## [Data extract]
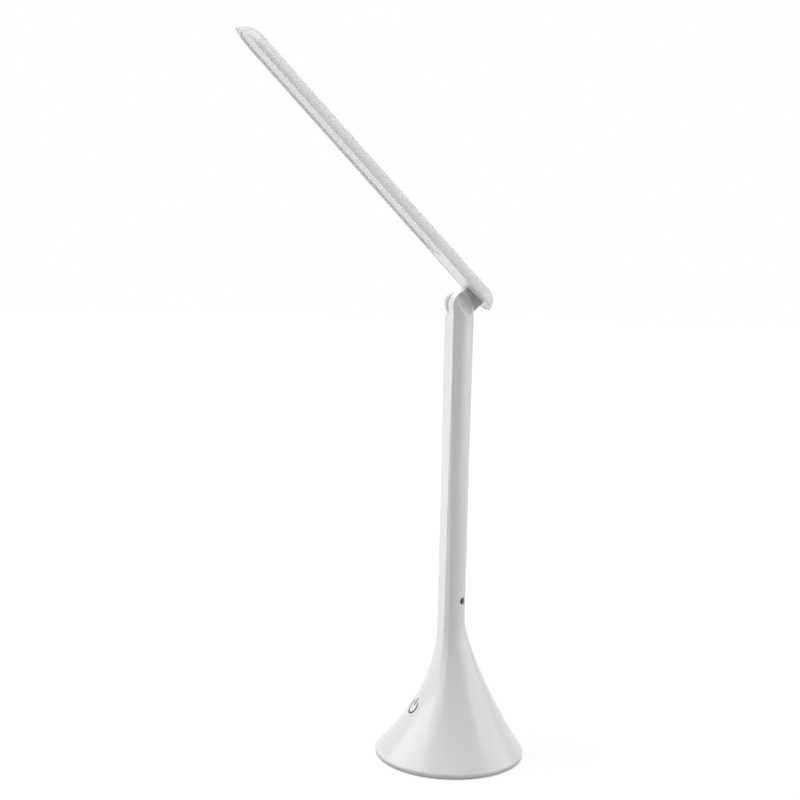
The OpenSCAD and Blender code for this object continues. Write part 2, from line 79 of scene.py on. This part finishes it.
# ---------- table top and paper dome ----------
# A plain white table top under a dome of white paper. The camera and gloss see white on
# both. The world's soft light falls through the dome. The table's matt part keeps the real shadow,
# and its glow carries a painted contact shadow close under the rim.
floor_half = 8
table_white = (0.64, 0.64, 0.64, 1)
room_white = (1, 1, 1, 1)
full_white = 1.0
seen_white = 1.63
seen_share = 0.62
seen_near = 0.78
near_reach = 0.15
far_reach = 1.2
painted_shadow_reach = 0.002
world_light = 0.06
dome_r = 6.0
dome_around = 48
dome_up = 12
dome_low = math.radians(-10)
dome_high = math.radians(89.9)


class Wire:
    """An output of a finish's nodes. Arithmetic on it adds Math nodes."""

    def __init__(self, finish, socket):
        self.finish = finish
        self.socket = socket

    def maths(self, operation, other):
        return self.finish.node("ShaderNodeMath", {"operation": operation}, {0: self, 1: other})

    def __add__(self, other):
        return self.maths("ADD", other)

    def __mul__(self, other):
        return self.maths("MULTIPLY", other)

    def or_more(self, other):
        return self.maths("MAXIMUM", other)

    __radd__ = __add__
    __rmul__ = __mul__


class Finish:
    """The nodes of one material, or of the world."""

    def __init__(self, name, owner=None):
        self.owner = owner or bpy.data.materials.new(name)
        self.owner.use_nodes = True
        self.nodes = self.owner.node_tree.nodes
        self.nodes.clear()

    def node(self, kind, settings=None, sockets=None, out=0):
        """One node: its settings first, then the values or links of its sockets."""
        made = self.nodes.new(kind)
        for name, value in (settings or {}).items():
            setattr(made, name, value)
        for name, value in (sockets or {}).items():
            if isinstance(value, Wire):
                self.owner.node_tree.links.new(value.socket, made.inputs[name])
            else:
                made.inputs[name].default_value = value
        return Wire(self, made.outputs[out]) if len(made.outputs) else None

    def place(self, stretch=(1, 1, 1)):
        """Place on the piece in metres. Over 1, stretch packs a grain closer along that axis."""
        spot = self.node("ShaderNodeTexCoord", out="Object")
        return self.node("ShaderNodeMapping", None, {"Vector": spot, "Scale": stretch})

    def noise(self, grain, detail=2, stretch=(1, 1, 1)):
        """Noise whose blotches are about grain metres across."""
        return self.node("ShaderNodeTexNoise", None,
                         {"Vector": self.place(stretch), "Scale": 1 / grain, "Detail": detail})

    def mix(self, share, first, second):
        """A colour between two. Sockets 6 and 7 and output 2 are the Mix node's colours."""
        return self.node("ShaderNodeMix", {"data_type": "RGBA"},
                         {0: share, 6: (*first, 1), 7: (*second, 1)}, out=2)

    def bump(self, height, depth):
        return self.node("ShaderNodeBump", None, {"Height": height, "Distance": depth})

    def glow(self, kind, colour, strength):
        """An Emission or a Background of this colour."""
        return self.node(kind, None, {"Color": colour, "Strength": strength})

    def seen(self):
        """1 for rays from the camera, off gloss or through clear plastic, 0 for falling light."""
        looks = self.node("ShaderNodeLightPath", out="Is Camera Ray")
        gloss = self.node("ShaderNodeLightPath", out="Is Glossy Ray")
        through = self.node("ShaderNodeLightPath", out="Is Transmission Ray")
        return looks.or_more(gloss).or_more(through)

    def blended(self, share, first, second):
        """Two shaders mixed by a share."""
        return self.node("ShaderNodeMixShader", None, {0: share, 1: first, 2: second})

    def output(self, shader, kind="ShaderNodeOutputMaterial"):
        self.node(kind, None, {"Surface": shader})
        return self.owner

    def surface(self, **sockets):
        """Principled shader; an underscore in a name stands for a space."""
        named = {name.replace("_", " "): value for name, value in sockets.items()}
        return self.output(self.node("ShaderNodeBsdfPrincipled", None, named))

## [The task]
Write out each line of the data above again, exactly as given.

## [In response]
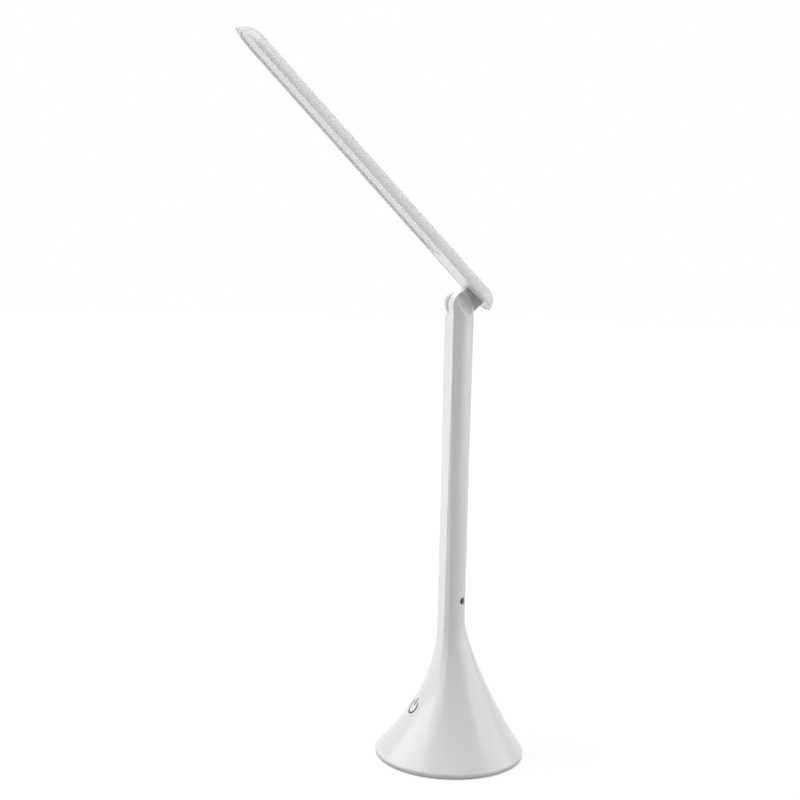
The OpenSCAD and Blender code for this object continues. Write part 2, from line 79 of scene.py on. This part finishes it.
# ---------- table top and paper dome ----------
# A plain white table top under a dome of white paper. The camera and gloss see white on
# both. The world's soft light falls through the dome. The table's matt part keeps the real shadow,
# and its glow carries a painted contact shadow close under the rim.
floor_half = 8
table_white = (0.64, 0.64, 0.64, 1)
room_white = (1, 1, 1, 1)
full_white = 1.0
seen_white = 1.63
seen_share = 0.62
seen_near = 0.78
near_reach = 0.15
far_reach = 1.2
painted_shadow_reach = 0.002
world_light = 0.06
dome_r = 6.0
dome_around = 48
dome_up = 12
dome_low = math.radians(-10)
dome_high = math.radians(89.9)


class Wire:
    """An output of a finish's nodes. Arithmetic on it adds Math nodes."""

    def __init__(self, finish, socket):
        self.finish = finish
        self.socket = socket

    def maths(self, operation, other):
        return self.finish.node("ShaderNodeMath", {"operation": operation}, {0: self, 1: other})

    def __add__(self, other):
        return self.maths("ADD", other)

    def __mul__(self, other):
        return self.maths("MULTIPLY", other)

    def or_more(self, other):
        return self.maths("MAXIMUM", other)

    __radd__ = __add__
    __rmul__ = __mul__


class Finish:
    """The nodes of one material, or of the world."""

    def __init__(self, name, owner=None):
        self.owner = owner or bpy.data.materials.new(name)
        self.owner.use_nodes = True
        self.nodes = self.owner.node_tree.nodes
        self.nodes.clear()

    def node(self, kind, settings=None, sockets=None, out=0):
        """One node: its settings first, then the values or links of its sockets."""
        made = self.nodes.new(kind)
        for name, value in (settings or {}).items():
            setattr(made, name, value)
        for name, value in (sockets or {}).items():
            if isinstance(value, Wire):
                self.owner.node_tree.links.new(value.socket, made.inputs[name])
            else:
                made.inputs[name].default_value = value
        return Wire(self, made.outputs[out]) if len(made.outputs) else None

    def place(self, stretch=(1, 1, 1)):
        """Place on the piece in metres. Over 1, stretch packs a grain closer along that axis."""
        spot = self.node("ShaderNodeTexCoord", out="Object")
        return self.node("ShaderNodeMapping", None, {"Vector": spot, "Scale": stretch})

    def noise(self, grain, detail=2, stretch=(1, 1, 1)):
        """Noise whose blotches are about grain metres across."""
        return self.node("ShaderNodeTexNoise", None,
                         {"Vector": self.place(stretch), "Scale": 1 / grain, "Detail": detail})

    def mix(self, share, first, second):
        """A colour between two. Sockets 6 and 7 and output 2 are the Mix node's colours."""
        return self.node("ShaderNodeMix", {"data_type": "RGBA"},
                         {0: share, 6: (*first, 1), 7: (*second, 1)}, out=2)

    def bump(self, height, depth):
        return self.node("ShaderNodeBump", None, {"Height": height, "Distance": depth})

    def glow(self, kind, colour, strength):
        """An Emission or a Background of this colour."""
        return self.node(kind, None, {"Color": colour, "Strength": strength})

    def seen(self):
        """1 for rays from the camera, off gloss or through clear plastic, 0 for falling light."""
        looks = self.node("ShaderNodeLightPath", out="Is Camera Ray")
        gloss = self.node("ShaderNodeLightPath", out="Is Glossy Ray")
        through = self.node("ShaderNodeLightPath", out="Is Transmission Ray")
        return looks.or_more(gloss).or_more(through)

    def blended(self, share, first, second):
        """Two shaders mixed by a share."""
        return self.node("ShaderNodeMixShader", None, {0: share, 1: first, 2: second})

    def output(self, shader, kind="ShaderNodeOutputMaterial"):
        self.node(kind, None, {"Surface": shader})
        return self.owner

    def surface(self, **sockets):
        """Principled shader; an underscore in a name stands for a space."""
        named = {name.replace("_", " "): value for name, value in sockets.items()}
        return self.output(self.node("ShaderNodeBsdfPrincipled", None, named))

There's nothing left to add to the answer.